Приведённый ознакомительный фрагмент книги Солдатские исповеди. Чтобы мы помнили… предоставлен нашим книжным партнёром — компанией ЛитРес.

Купить и скачать полную версию книги в форматах FB2, ePub, MOBI, TXT, HTML, RTF и других

Через три «котла»

Николай Максимович Карловский

18. 11. 1921 г. р

Воевать начал в 3 часа 30 минут около западной границы 22. 06. 1941 года. Прошёл всю войну, три ранения, три контузии, родные получили две «похоронки» и несколько извещений, что он «пропал без вести». Воевал артиллеристом, в партизанском отряде подрывником, был на оперативной работе в НКГБ и НКВД, затем опять на фронте, в артиллерии. От его имени.

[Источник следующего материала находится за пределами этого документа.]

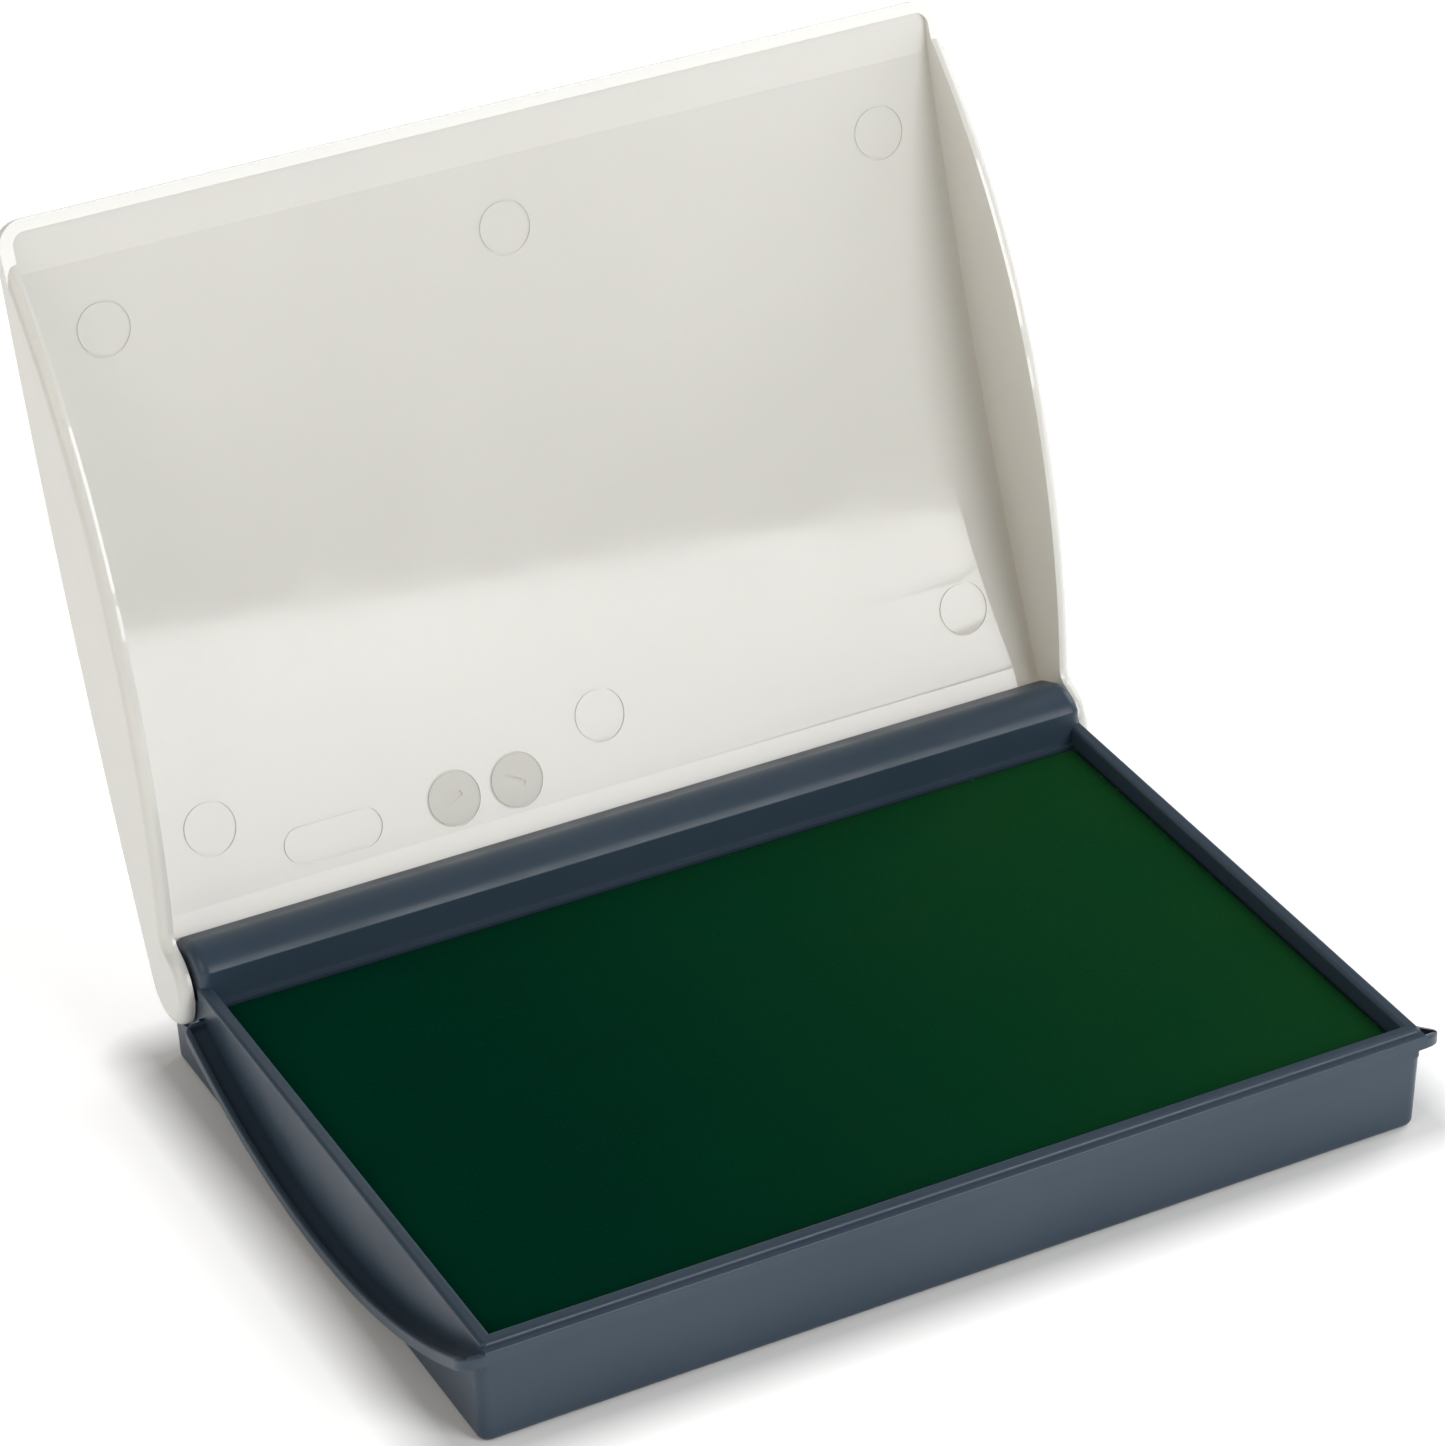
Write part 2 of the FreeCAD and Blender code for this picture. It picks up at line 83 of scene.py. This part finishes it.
FLOOR_REACH = 6.0
# Reach of the painted contact shadow: the floor's glow fades to nothing over this distance from
# the tray
PAINTED_SHADOW_REACH = 7 * MM
GLOW_STRENGTH = 0.50
WORLD_STRENGTH = 0.24
CARD_X, CARD_Y = 0.25, -0.5
CARD_BOTTOM = 0.142
CARD_WIDTH = 0.32
CARD_HEIGHT = 0.042
CARD_RADIANCE = 5.2
CARD_ROLL = 0.018
# Name, centre in metres, side in metres, radiance and tint
SQUARE_BOXES = (
    ("left_box", (-1.0, -0.25, 0.75), 0.9, 1.4, (1.0, 0.93, 0.82)),
    ("right_box", (1.0, 0.2, 0.65), 0.8, 3.0, (1.0, 1.0, 1.0)),
    ("high_box", (0.42, -0.85, 0.60), 0.5, 6.2, (1.0, 1.0, 1.0)),
)

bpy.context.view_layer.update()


# ------------------------------------------------------------------------------------
# Colours
# ------------------------------------------------------------------------------------


def rgb(red, green, blue):
    return (red, green, blue, 1.0)


WHITE = rgb(1.0, 1.0, 1.0)
TRAY_DARK, TRAY_LIGHT = rgb(0.033, 0.055, 0.083), rgb(0.038, 0.061, 0.090)
LID_DARK, LID_LIGHT = rgb(0.735, 0.733, 0.700), rgb(0.755, 0.753, 0.720)
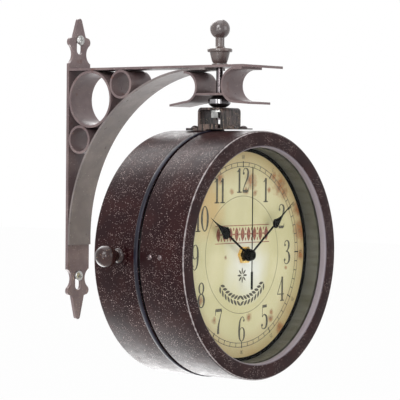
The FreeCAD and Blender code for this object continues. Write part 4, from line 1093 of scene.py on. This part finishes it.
def camera():
    data = bpy.data.cameras.new("camera")
    data.lens = LENS
    data.sensor_width = SENSOR
    data.clip_end = 50
    view = new_object("camera", data)
    level = math.cos(CAMERA_ELEVATION)
    back = Vector((math.sin(CAMERA_AZIMUTH) * level, -math.cos(CAMERA_AZIMUTH) * level,
                   math.sin(CAMERA_ELEVATION)))
    right = (-back).cross(Vector((0, 0, 1))).normalized()
    up = right.cross(-back)
    turned_right = right * math.cos(CAMERA_ROLL) + up * math.sin(CAMERA_ROLL)
    turned_up = up * math.cos(CAMERA_ROLL) - right * math.sin(CAMERA_ROLL)
    turn = Matrix((turned_right, turned_up, back)).transposed()
    view.matrix_world = Matrix.Translation(drum_centre + CAMERA_PLACE) @ turn.to_4x4()
    bpy.context.scene.camera = view


def stage():
    """A wide pale floor that is white to the camera and still takes the shadow."""
    half, height = 12.0, -0.75
    vertices = [(-half, -half, height), (half, -half, height), (half, half, height), (-half, half, height)]
    floor = new_piece("floor", vertices, [[0, 1, 2, 3]])
    paint = Paint("floor_paint", roughness=0.9)
    paint.colour(linear(240, 240, 240))
    white = paint.tree.nodes.new("ShaderNodeEmission")
    white.inputs["Color"].default_value = (1, 1, 1, 1)
    share = paint.maths("MULTIPLY", background_rays(paint.tree), FLOOR_WHITE)
    paint.give_way(share, white.outputs["Emission"])
    floor.data.materials.append(paint.material)


def background_rays(tree):
    """1 for the rays that meet the white background: from the camera, mirrored, or through glass."""
    path = tree.nodes.new("ShaderNodeLightPath")
    rays = path.outputs["Is Camera Ray"]
    for kind in ("Is Glossy Ray", "Is Transmission Ray"):
        either = tree.nodes.new("ShaderNodeMath")
        either.operation = "MAXIMUM"
        tree.links.new(rays, either.inputs[0])
        tree.links.new(path.outputs[kind], either.inputs[1])
        rays = either.outputs["Value"]
    return rays


def world():
    """A white studio that lights the object at a lower, soft level."""
    made = bpy.data.worlds.new("studio")
    bpy.context.scene.world = made
    made.use_nodes = True
    tree = made.node_tree
    level = tree.nodes.new("ShaderNodeMix")
    tree.links.new(background_rays(tree), level.inputs["Factor"])
    level.inputs["A"].default_value = SOFT_LEVEL
    level.inputs["B"].default_value = 1.0
    background = tree.nodes["Background"]
    background.inputs["Color"].default_value = (1, 1, 1, 1)
    tree.links.new(level.outputs["Result"], background.inputs["Strength"])


def lamp(name, direction, distance, size, power):
    """A soft box that looks at the drum from a direction, and that the camera doesn't see."""
    data = bpy.data.lights.new(name, "AREA")
    data.shape = "RECTANGLE"
    data.size, data.size_y = size
    data.energy = power
    light = new_object(name, data)
    away = Vector(direction).normalized()
    light.location = drum_centre + away * distance
    light.rotation_mode = "QUATERNION"
    light.rotation_quaternion = away.to_track_quat("Z", "Y")
    light.visible_camera = False


# -------- the whole scene

materials = all_materials()
dress(materials)
for side in SIDES:
    drum_shell(side, materials["case_paint"])
    ring_lip(side, materials["hand_black"])
seam_bead(bead_paint())
grey = print_ink("grey_ink", linear(92, 86, 68), linear(66, 62, 52))
black = print_ink("black_ink", linear(40, 38, 34), linear(20, 19, 18))
red = print_ink("red_ink", linear(168, 110, 84), linear(122, 62, 52))
for side in SIDES:
    dial_print(side, grey, black)
    dial_ornament(side, red, grey)
finial(materials["finial_bronze"])
collar(materials["black_enamel"])
knob(materials["knob_bronze"])
saddle_screws(materials["yoke_paint"])
keeper_rivets(materials["rivet_bronze"])
for side in SIDES:
    hinge_rivets(side, materials["rivet_bronze"])
wall_screws(materials["zinc"])
stage()
world()
for name, settings in LAMPS.items():
    lamp(name, *settings)
camera()

bpy.context.scene.view_settings.view_transform = "Standard"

Я родился в деревне Завод-Корецкий, теперь Брянской области, в семье бедного крестьянина. Я был самым старшим из пяти детей, и вся нагрузка по дому легла на меня. Смотрел за младшими детьми, работал по хозяйству, ухаживал за свиньями, следил за гусями и утками, что бы коршун не унёс птенцов. Другие мальчишки играли, гуляли, а у меня детства не было. В своей деревне окончил начальную школу. Семилетняя школа была от нас в трёх километрах в деревне Поконь, с переправой через реку в брод. Особенно трудно было переходить реку поздней осенью. Часто на занятиях я сидел мокрый, простывал. Потом учился два года на рабфаке в городе Новозыбков, в пединституте. Жил на квартире у одной старушки. Родители помогать мне не могли, и я зарабатывал на свою жизнь, как только мог. Чаще уборкой мусора. Ещё год ходил учиться за десять километров от дома, в Гордеевку, где и окончил среднюю школу с отличием. Очень много, запоем, читал. Нелегко мне далось среднее образование. По тому времени его мало кто имел. Тем более в глухой деревеньке. По рекомендации директора школы меня назначили работать учителем истории и обществоведения в семилетней школе.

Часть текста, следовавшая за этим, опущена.